▶ **SET PROBLEM**: Each line that follows should be printed again exactly as it stands.

.....

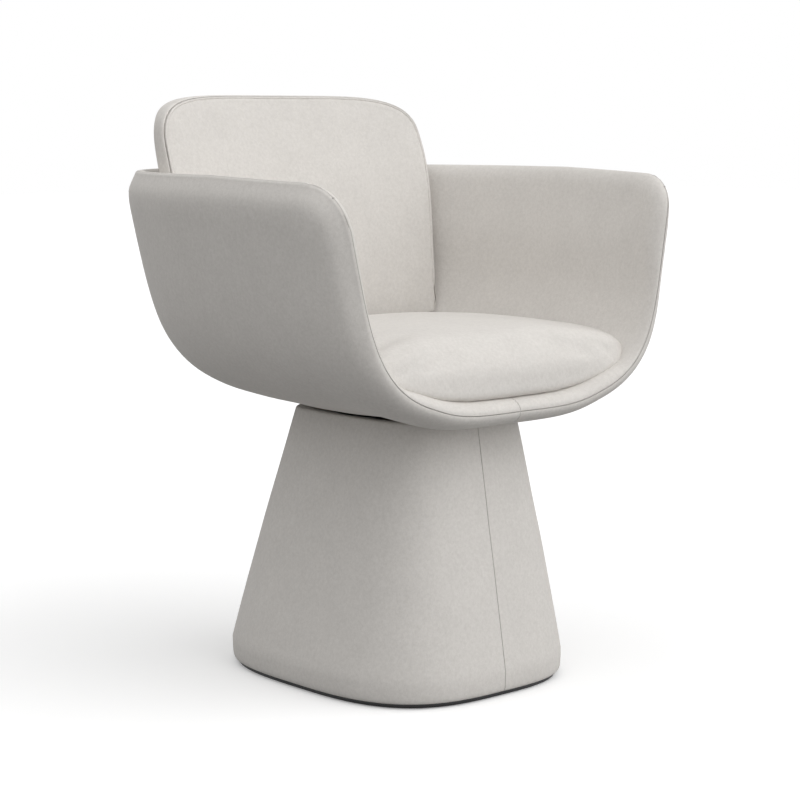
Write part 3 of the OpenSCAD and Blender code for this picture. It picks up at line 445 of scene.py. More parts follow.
@dataclass
class Finisher:
    """Hands out materials and hangs each finished piece on its body."""

    felt: WoolFelt = field(default_factory=WoolFelt)
    made: Dict[str, bpy.types.Material] = field(default_factory=dict)

    def stock(self, finish: object) -> bpy.types.Material:
        """Give a finish's material, which is made once.

        Args:
            finish: A finish with a name and a material method.

        Returns:
            The material.
        """
        if finish.name not in self.made:
            self.made[finish.name] = finish.material()
        return self.made[finish.name]

    def hang(self, piece: bpy.types.Object, body: Body, replaced: Sequence[str]) -> bpy.types.Object:
        """Finish a sewn piece and hang it on its body.

        Args:
            piece: The piece.
            body: Body that carries it.
            replaced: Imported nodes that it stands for.

        Returns:
            The same piece.
        """
        piece.data.materials.clear()
        piece.data.materials.append(self.stock(self.felt))
        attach(piece, body.value)
        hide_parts(*replaced)
        LOG.info("%s: %d faces, stands for %s", piece.name, len(piece.data.polygons), ", ".join(replaced))
        return piece

    def coat_hardware(self) -> None:
        """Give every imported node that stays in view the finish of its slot."""
        slots = {row["node"]: row["material_slot"] for row in frame["record"]["subparts"]}
        for name, node in frame["nodes"].items():
            finish = Hardware.__members__.get(slots[name].upper())
            if finish:
                node.data.materials.clear()
                node.data.materials.append(self.stock(finish.value))
                LOG.info("%s: %s", name, finish.value.name)


def piece_from(bm: bmesh.types.BMesh, name: str) -> bpy.types.Object:
    """Turn a bmesh into a smooth object at the origin.

    Args:
        bm: The mesh, which is freed.
        name: Name of the piece.

    Returns:
        The object.
    """
    mesh = bpy.data.meshes.new(name)
    bm.to_mesh(mesh)
    bm.free()
    mesh.shade_smooth()
    piece = bpy.data.objects.new(name, mesh)
    bpy.context.scene.collection.objects.link(piece)
    return piece


def cloth_thickness(piece: bpy.types.Object, thickness: float = CLOTH_T) -> None:
    """Give a sewn skin its cloth's thickness, inwards.

    Args:
        piece: Skin whose faces point outwards.
        thickness: Thickness of the cloth.
    """
    solid = piece.modifiers.new("cloth_thickness", "SOLIDIFY")
    solid.thickness = thickness
    solid.offset = -1.0
    solid.use_quality_normals = True


def sewn_grid(
    name: str, places: np.ndarray, outward: np.ndarray, seam: np.ndarray, half: Half,
    keep: Optional[np.ndarray] = None,
) -> bpy.types.Object:
    """Drape a flat grid of cloth over a form.

    Args:
        name: Name of the piece.
        places: Where each row and column goes, for the right half.
        outward: Direction away from the padding at each place.
        seam: How much painted shade each place gets where the cloth rolls into a seam, from 0 to 1.
        half: Half to make; the left one is the mirror image.
        keep: True where a place stays; faces with a lost corner are cut out.

    Returns:
        The draped piece.
    """
    rows, columns = places.shape[:2]
    bm = bmesh.new()
    bmesh.ops.create_grid(bm, x_segments=columns - 1, y_segments=rows - 1, size=0.5)
    # Share of painted shade at a seam, which the felt's shader reads
    shade = bm.verts.layers.float.new("seam")
    lost = []
    for vert in bm.verts:
        i, j = round((vert.co.y + 0.5) * (rows - 1)), round((vert.co.x + 0.5) * (columns - 1))
        vert.co = places[i, j]
        vert.co.x *= half.value
        vert[shade] = float(seam[i, j])
        if keep is not None and not keep[i, j]:
            lost.append(vert)
    mirror = np.array([half.value, 1.0, 1.0])
    middle, way = (Vector(grid[rows // 2, columns // 2] * mirror) for grid in (places, outward))
    bm.normal_update()
    nearest = min(bm.faces, key=lambda face: (face.calc_center_median() - middle).length_squared)
    if nearest.normal.dot(way) < 0:
        bmesh.ops.reverse_faces(bm, faces=bm.faces[:])
    if lost:
        bmesh.ops.delete(bm, geom=lost, context="VERTS")
    return piece_from(bm, name)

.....

▶ **TASK ANSWER**:
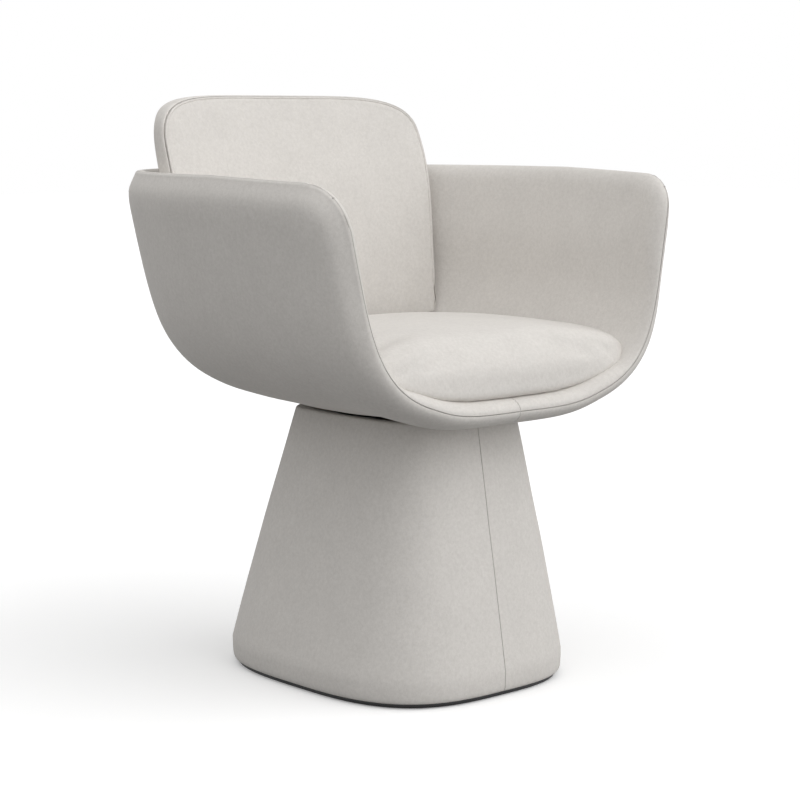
Write part 3 of the OpenSCAD and Blender code for this picture. It picks up at line 445 of scene.py. More parts follow.
@dataclass
class Finisher:
    """Hands out materials and hangs each finished piece on its body."""

    felt: WoolFelt = field(default_factory=WoolFelt)
    made: Dict[str, bpy.types.Material] = field(default_factory=dict)

    def stock(self, finish: object) -> bpy.types.Material:
        """Give a finish's material, which is made once.

        Args:
            finish: A finish with a name and a material method.

        Returns:
            The material.
        """
        if finish.name not in self.made:
            self.made[finish.name] = finish.material()
        return self.made[finish.name]

    def hang(self, piece: bpy.types.Object, body: Body, replaced: Sequence[str]) -> bpy.types.Object:
        """Finish a sewn piece and hang it on its body.

        Args:
            piece: The piece.
            body: Body that carries it.
            replaced: Imported nodes that it stands for.

        Returns:
            The same piece.
        """
        piece.data.materials.clear()
        piece.data.materials.append(self.stock(self.felt))
        attach(piece, body.value)
        hide_parts(*replaced)
        LOG.info("%s: %d faces, stands for %s", piece.name, len(piece.data.polygons), ", ".join(replaced))
        return piece

    def coat_hardware(self) -> None:
        """Give every imported node that stays in view the finish of its slot."""
        slots = {row["node"]: row["material_slot"] for row in frame["record"]["subparts"]}
        for name, node in frame["nodes"].items():
            finish = Hardware.__members__.get(slots[name].upper())
            if finish:
                node.data.materials.clear()
                node.data.materials.append(self.stock(finish.value))
                LOG.info("%s: %s", name, finish.value.name)


def piece_from(bm: bmesh.types.BMesh, name: str) -> bpy.types.Object:
    """Turn a bmesh into a smooth object at the origin.

    Args:
        bm: The mesh, which is freed.
        name: Name of the piece.

    Returns:
        The object.
    """
    mesh = bpy.data.meshes.new(name)
    bm.to_mesh(mesh)
    bm.free()
    mesh.shade_smooth()
    piece = bpy.data.objects.new(name, mesh)
    bpy.context.scene.collection.objects.link(piece)
    return piece


def cloth_thickness(piece: bpy.types.Object, thickness: float = CLOTH_T) -> None:
    """Give a sewn skin its cloth's thickness, inwards.

    Args:
        piece: Skin whose faces point outwards.
        thickness: Thickness of the cloth.
    """
    solid = piece.modifiers.new("cloth_thickness", "SOLIDIFY")
    solid.thickness = thickness
    solid.offset = -1.0
    solid.use_quality_normals = True


def sewn_grid(
    name: str, places: np.ndarray, outward: np.ndarray, seam: np.ndarray, half: Half,
    keep: Optional[np.ndarray] = None,
) -> bpy.types.Object:
    """Drape a flat grid of cloth over a form.

    Args:
        name: Name of the piece.
        places: Where each row and column goes, for the right half.
        outward: Direction away from the padding at each place.
        seam: How much painted shade each place gets where the cloth rolls into a seam, from 0 to 1.
        half: Half to make; the left one is the mirror image.
        keep: True where a place stays; faces with a lost corner are cut out.

    Returns:
        The draped piece.
    """
    rows, columns = places.shape[:2]
    bm = bmesh.new()
    bmesh.ops.create_grid(bm, x_segments=columns - 1, y_segments=rows - 1, size=0.5)
    # Share of painted shade at a seam, which the felt's shader reads
    shade = bm.verts.layers.float.new("seam")
    lost = []
    for vert in bm.verts:
        i, j = round((vert.co.y + 0.5) * (rows - 1)), round((vert.co.x + 0.5) * (columns - 1))
        vert.co = places[i, j]
        vert.co.x *= half.value
        vert[shade] = float(seam[i, j])
        if keep is not None and not keep[i, j]:
            lost.append(vert)
    mirror = np.array([half.value, 1.0, 1.0])
    middle, way = (Vector(grid[rows // 2, columns // 2] * mirror) for grid in (places, outward))
    bm.normal_update()
    nearest = min(bm.faces, key=lambda face: (face.calc_center_median() - middle).length_squared)
    if nearest.normal.dot(way) < 0:
        bmesh.ops.reverse_faces(bm, faces=bm.faces[:])
    if lost:
        bmesh.ops.delete(bm, geom=lost, context="VERTS")
    return piece_from(bm, name)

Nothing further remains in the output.